What is asked
Repeat the material in full. Keep every line exactly as it is.

Source records
--- START ---
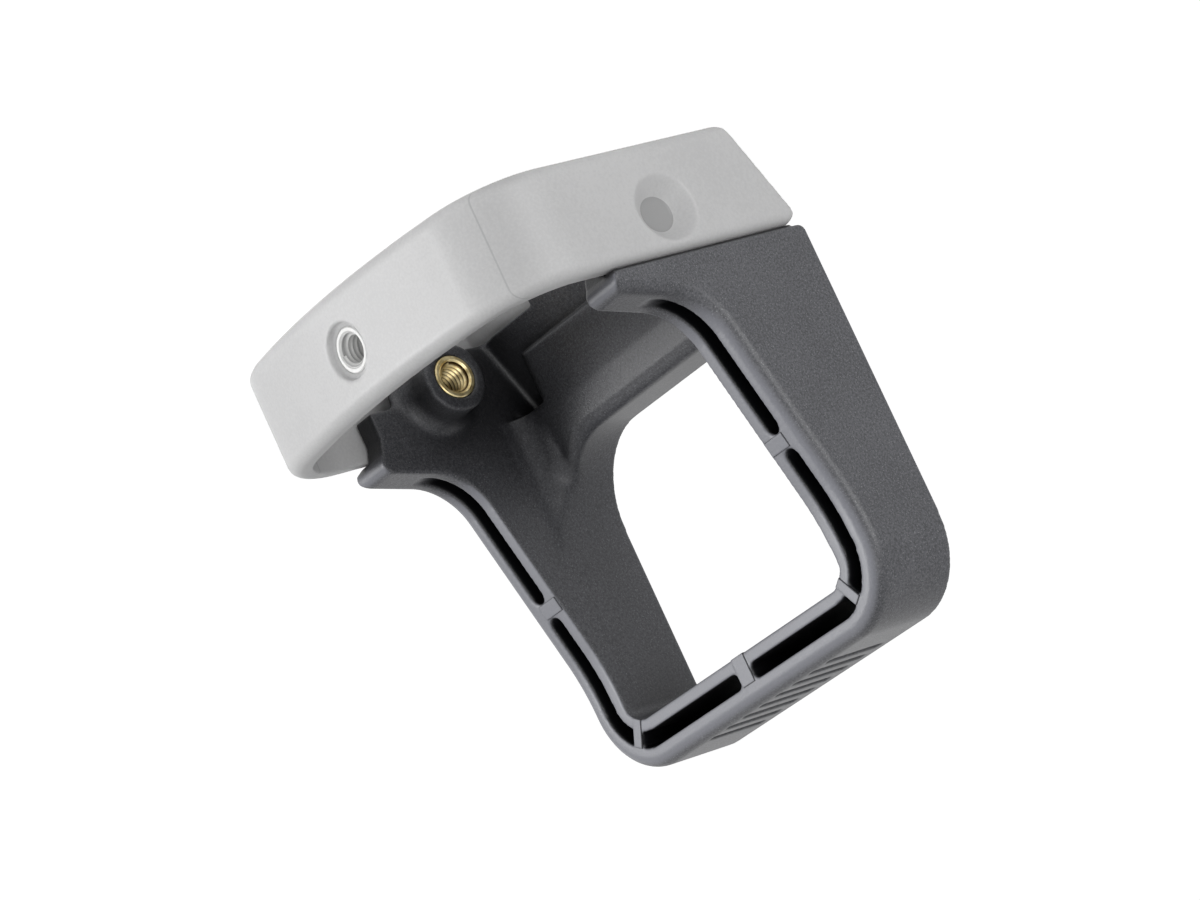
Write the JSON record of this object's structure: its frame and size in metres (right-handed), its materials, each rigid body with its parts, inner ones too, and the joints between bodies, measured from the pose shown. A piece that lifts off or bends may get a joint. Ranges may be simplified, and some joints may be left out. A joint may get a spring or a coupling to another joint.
{
  "type": "battery pull handle",
  "caption": "Stirrup-shaped plastic pull handle screwed to a closed collar with a bowed front, for drawing a battery out of its bay.",
  "frame": {"origin": "middle of the part's bounding box, at the collar's free edge, which is its lowest face", "axes": "+Z from the collar up to the grip bar, -Y towards the collar's bowed front and the open side of the handle, +X towards the left leg as seen by someone who holds the bar and looks along -Y"},
  "size_m": [0.07, 0.0556, 0.0736],
  "materials": {
    "handle": "fine grained charcoal moulding",
    "collar": "satin light grey moulding",
    "insert": "machined brass with a cut thread",
    "collar_insert": "pale plated metal with a cut thread"
  },
  "bodies": {
    "root": {"handle": "handle", "collar": "collar", "insert_left": "insert", "insert_right": "insert", "collar_insert": "collar_insert"}
  },
  "joints": []
}
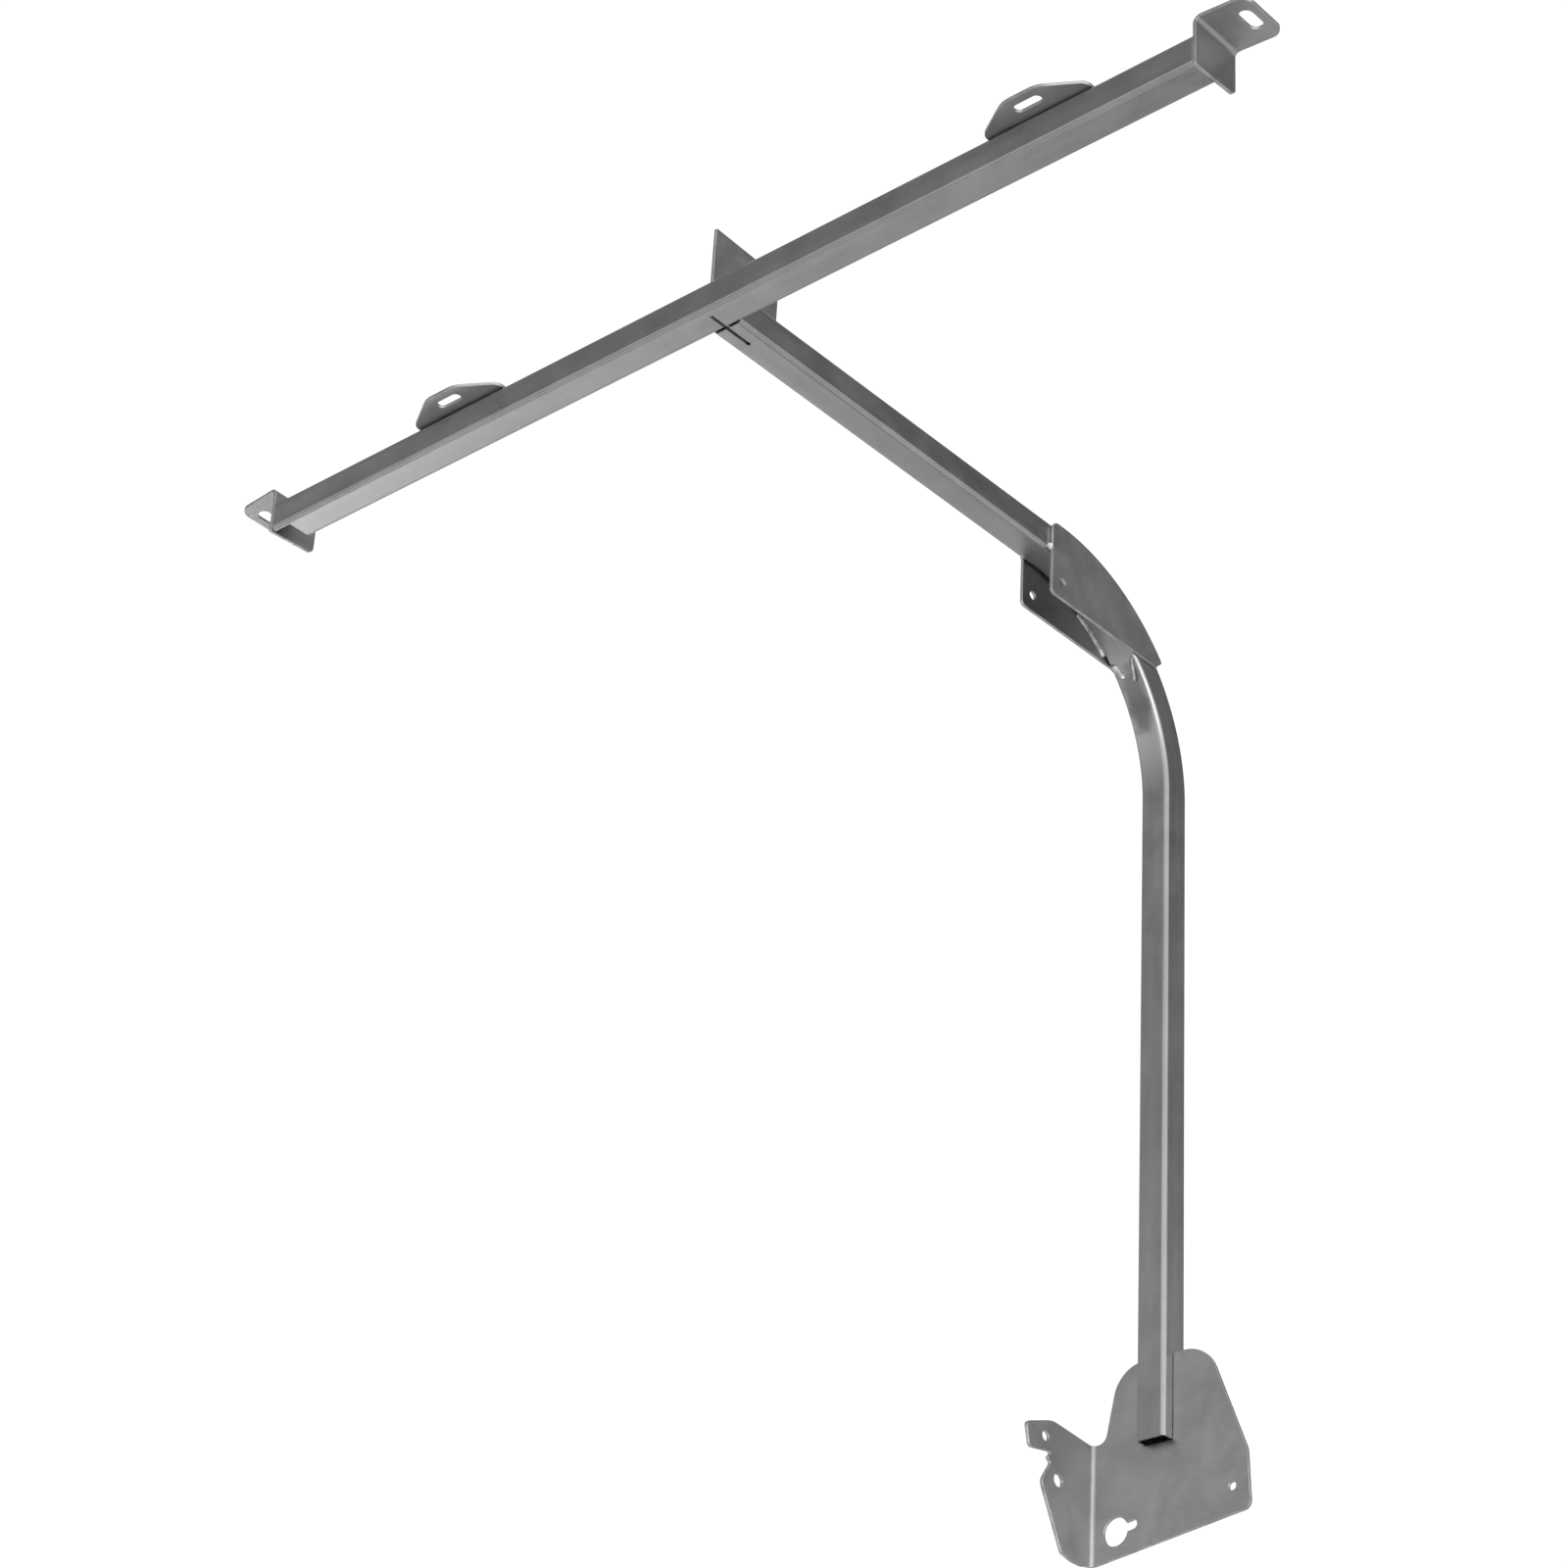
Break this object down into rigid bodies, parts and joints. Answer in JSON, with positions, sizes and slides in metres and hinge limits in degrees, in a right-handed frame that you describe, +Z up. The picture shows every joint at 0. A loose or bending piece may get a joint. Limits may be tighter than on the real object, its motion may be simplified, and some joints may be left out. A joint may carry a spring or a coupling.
{
  "type": "welded tube security bar",
  "caption": "Welded square-tube security bar: crossbar with slotted end tabs and ears, arm bent down into a post, folded floor bracket.",
  "frame": {"origin": "point on the rear face of the floor bracket, straight below the post's axis and 23 mm below the post's lower end", "axes": "+X along the crossbar towards its right end, +Y out of the floor bracket's rear face, along the arm from crossbar to post, +Z up the post"},
  "size_m": [1.1306, 0.6797, 0.9751],
  "materials": {
    "tube_steel": "zinc-grey square tube with fine lengthwise draw lines",
    "sheet_steel": "dull grey cut sheet, faint rolling grain, slightly brighter edges",
    "weld": "rippled weld bead, satin grey"
  },
  "bodies": {
    "root": {"arm_post_tube": "tube_steel", "centre_fin": "sheet_steel", "crossbar_tube": "tube_steel", "elbow_plate_left": "sheet_steel", "elbow_plate_right": "sheet_steel", "floor_bracket": "sheet_steel", "left_ear": "sheet_steel", "left_end_bracket": "sheet_steel", "right_ear": "sheet_steel", "right_end_bracket": "sheet_steel", "weld_arm_left": "weld", "weld_arm_right": "weld", "weld_elbow_front_left": "weld", "weld_elbow_front_right": "weld", "weld_elbow_heel_left": "weld", "weld_elbow_heel_right": "weld", "weld_elbow_seam_left": "weld", "weld_elbow_seam_right": "weld", "weld_fin_arm_left": "weld", "weld_fin_arm_right": "weld", "weld_fin_bar_left": "weld", "weld_fin_bar_right": "weld", "weld_left_ear": "weld", "weld_left_end_top": "weld", "weld_post_left": "weld", "weld_post_right": "weld", "weld_right_ear": "weld", "weld_right_end_rear": "weld", "weld_right_end_top": "weld"}
  },
  "joints": []
}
--- END ---
Written response
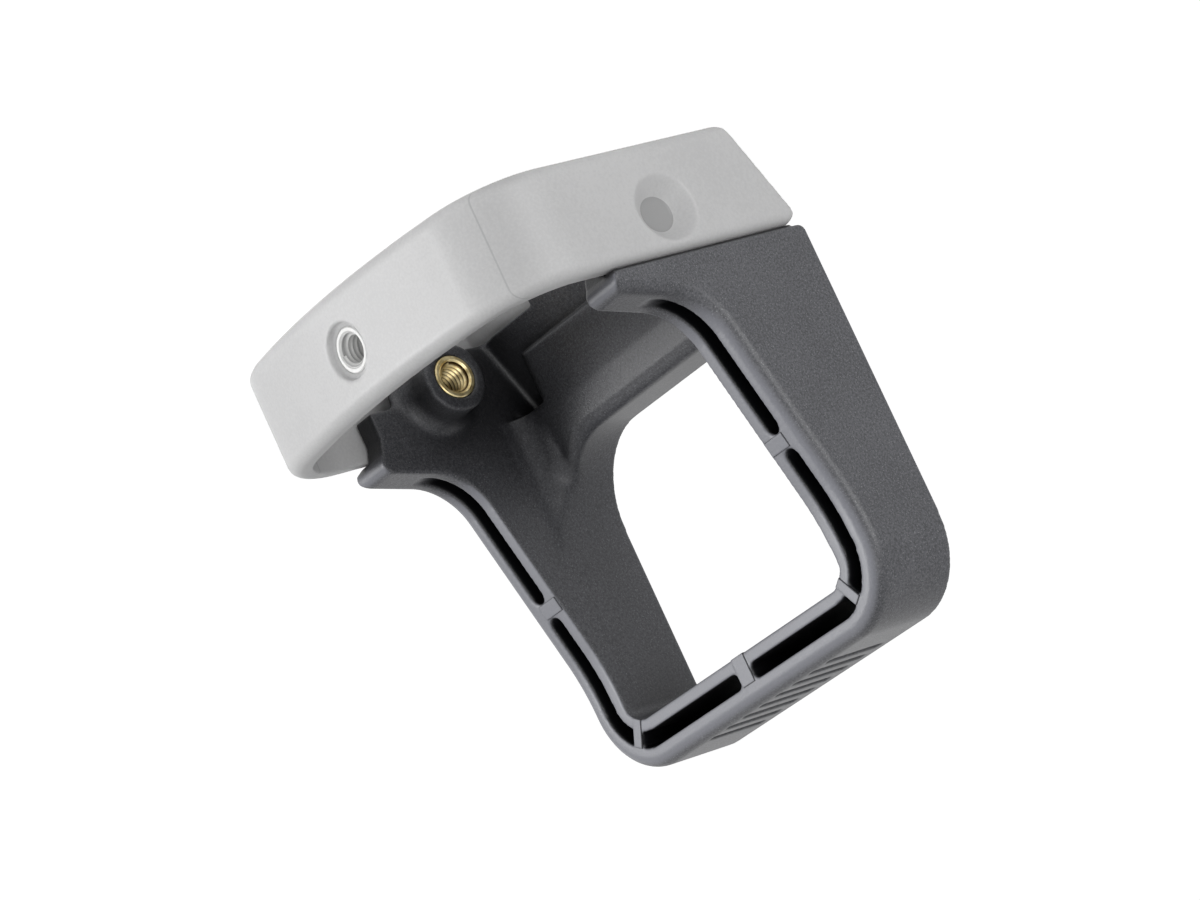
Write the JSON record of this object's structure: its frame and size in metres (right-handed), its materials, each rigid body with its parts, inner ones too, and the joints between bodies, measured from the pose shown. A piece that lifts off or bends may get a joint. Ranges may be simplified, and some joints may be left out. A joint may get a spring or a coupling to another joint.
{
  "type": "battery pull handle",
  "caption": "Stirrup-shaped plastic pull handle screwed to a closed collar with a bowed front, for drawing a battery out of its bay.",
  "frame": {"origin": "middle of the part's bounding box, at the collar's free edge, which is its lowest face", "axes": "+Z from the collar up to the grip bar, -Y towards the collar's bowed front and the open side of the handle, +X towards the left leg as seen by someone who holds the bar and looks along -Y"},
  "size_m": [0.07, 0.0556, 0.0736],
  "materials": {
    "handle": "fine grained charcoal moulding",
    "collar": "satin light grey moulding",
    "insert": "machined brass with a cut thread",
    "collar_insert": "pale plated metal with a cut thread"
  },
  "bodies": {
    "root": {"handle": "handle", "collar": "collar", "insert_left": "insert", "insert_right": "insert", "collar_insert": "collar_insert"}
  },
  "joints": []
}
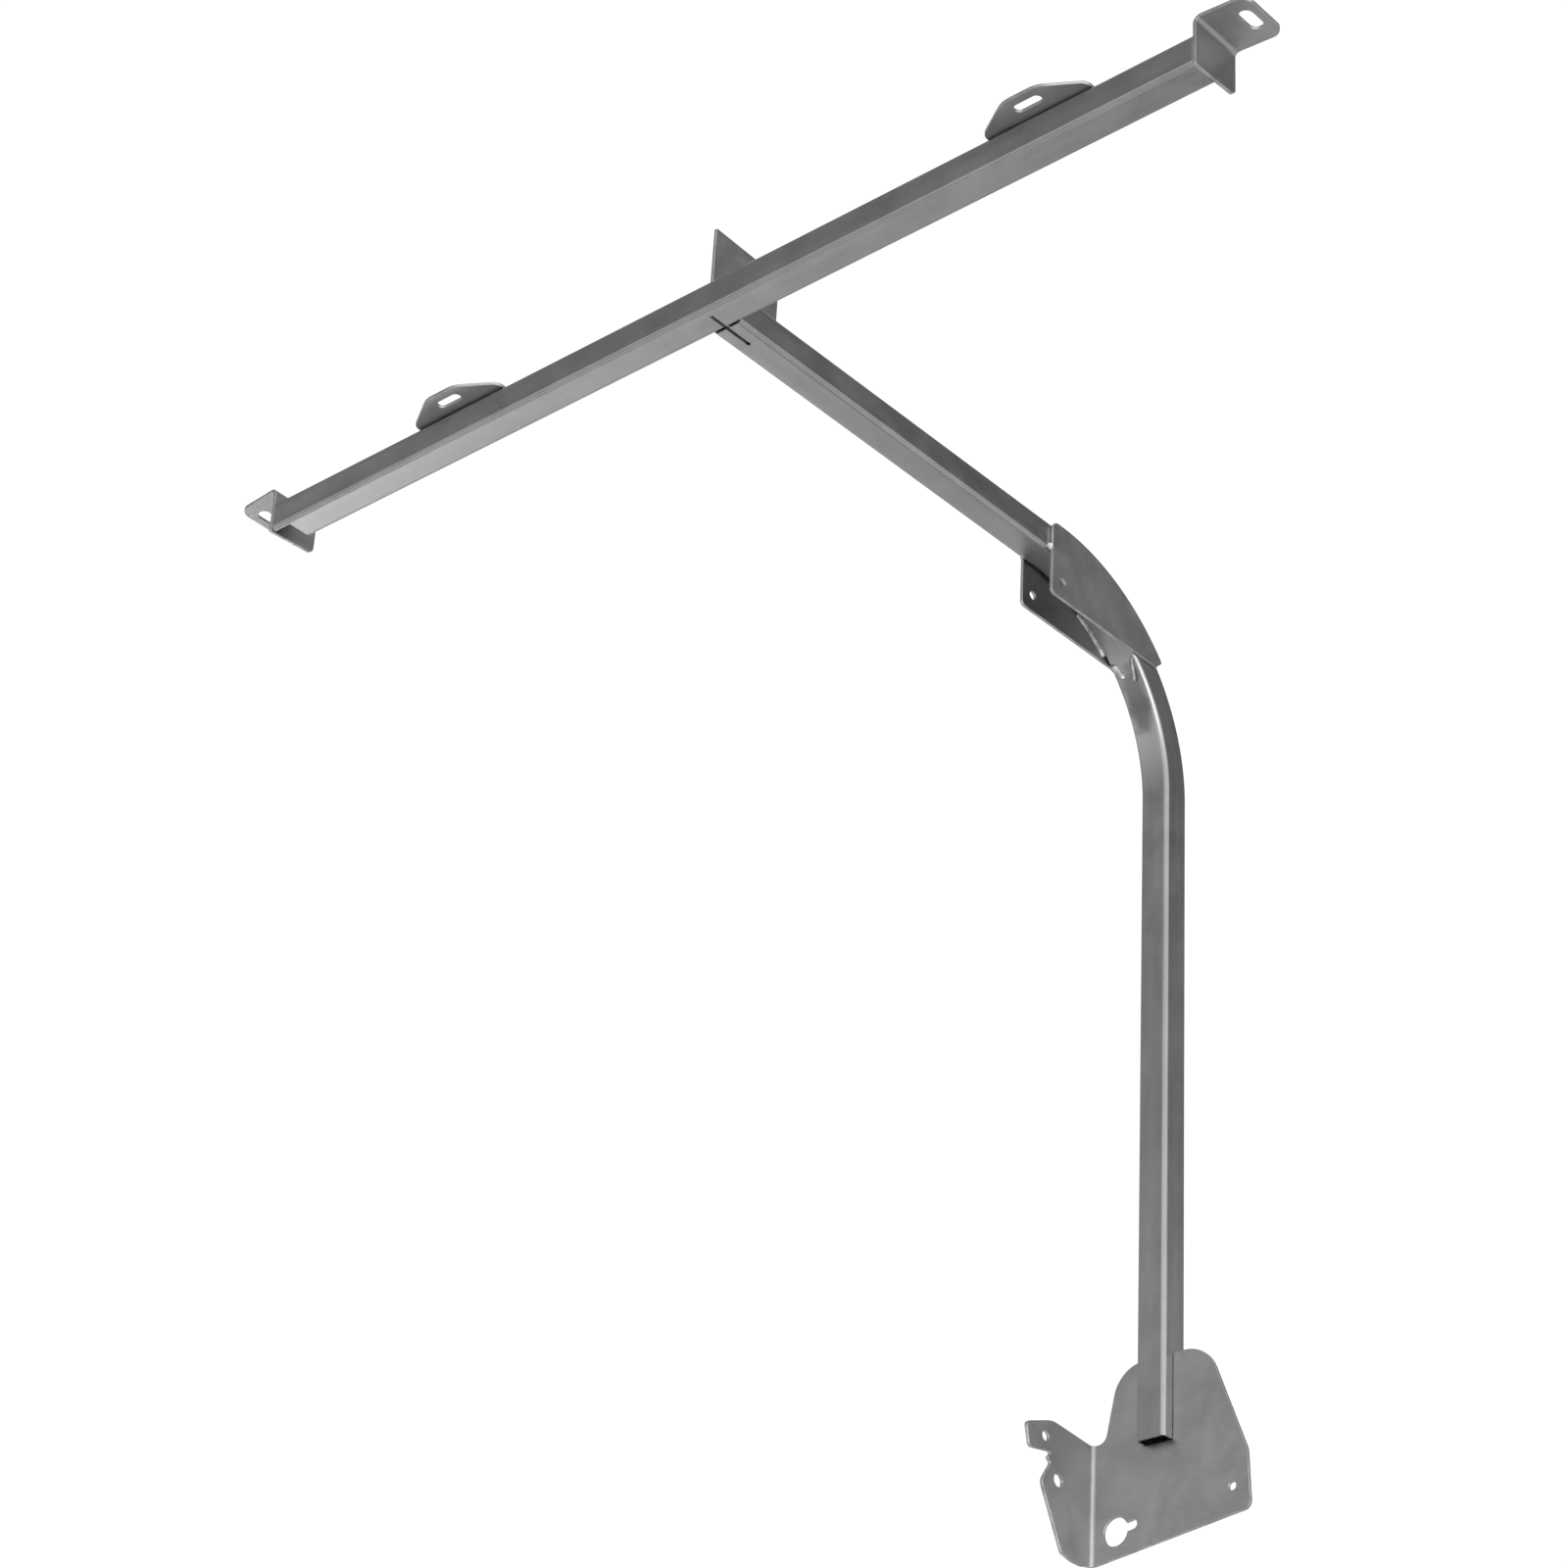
Break this object down into rigid bodies, parts and joints. Answer in JSON, with positions, sizes and slides in metres and hinge limits in degrees, in a right-handed frame that you describe, +Z up. The picture shows every joint at 0. A loose or bending piece may get a joint. Limits may be tighter than on the real object, its motion may be simplified, and some joints may be left out. A joint may carry a spring or a coupling.
{
  "type": "welded tube security bar",
  "caption": "Welded square-tube security bar: crossbar with slotted end tabs and ears, arm bent down into a post, folded floor bracket.",
  "frame": {"origin": "point on the rear face of the floor bracket, straight below the post's axis and 23 mm below the post's lower end", "axes": "+X along the crossbar towards its right end, +Y out of the floor bracket's rear face, along the arm from crossbar to post, +Z up the post"},
  "size_m": [1.1306, 0.6797, 0.9751],
  "materials": {
    "tube_steel": "zinc-grey square tube with fine lengthwise draw lines",
    "sheet_steel": "dull grey cut sheet, faint rolling grain, slightly brighter edges",
    "weld": "rippled weld bead, satin grey"
  },
  "bodies": {
    "root": {"arm_post_tube": "tube_steel", "centre_fin": "sheet_steel", "crossbar_tube": "tube_steel", "elbow_plate_left": "sheet_steel", "elbow_plate_right": "sheet_steel", "floor_bracket": "sheet_steel", "left_ear": "sheet_steel", "left_end_bracket": "sheet_steel", "right_ear": "sheet_steel", "right_end_bracket": "sheet_steel", "weld_arm_left": "weld", "weld_arm_right": "weld", "weld_elbow_front_left": "weld", "weld_elbow_front_right": "weld", "weld_elbow_heel_left": "weld", "weld_elbow_heel_right": "weld", "weld_elbow_seam_left": "weld", "weld_elbow_seam_right": "weld", "weld_fin_arm_left": "weld", "weld_fin_arm_right": "weld", "weld_fin_bar_left": "weld", "weld_fin_bar_right": "weld", "weld_left_ear": "weld", "weld_left_end_top": "weld", "weld_post_left": "weld", "weld_post_right": "weld", "weld_right_ear": "weld", "weld_right_end_rear": "weld", "weld_right_end_top": "weld"}
  },
  "joints": []
}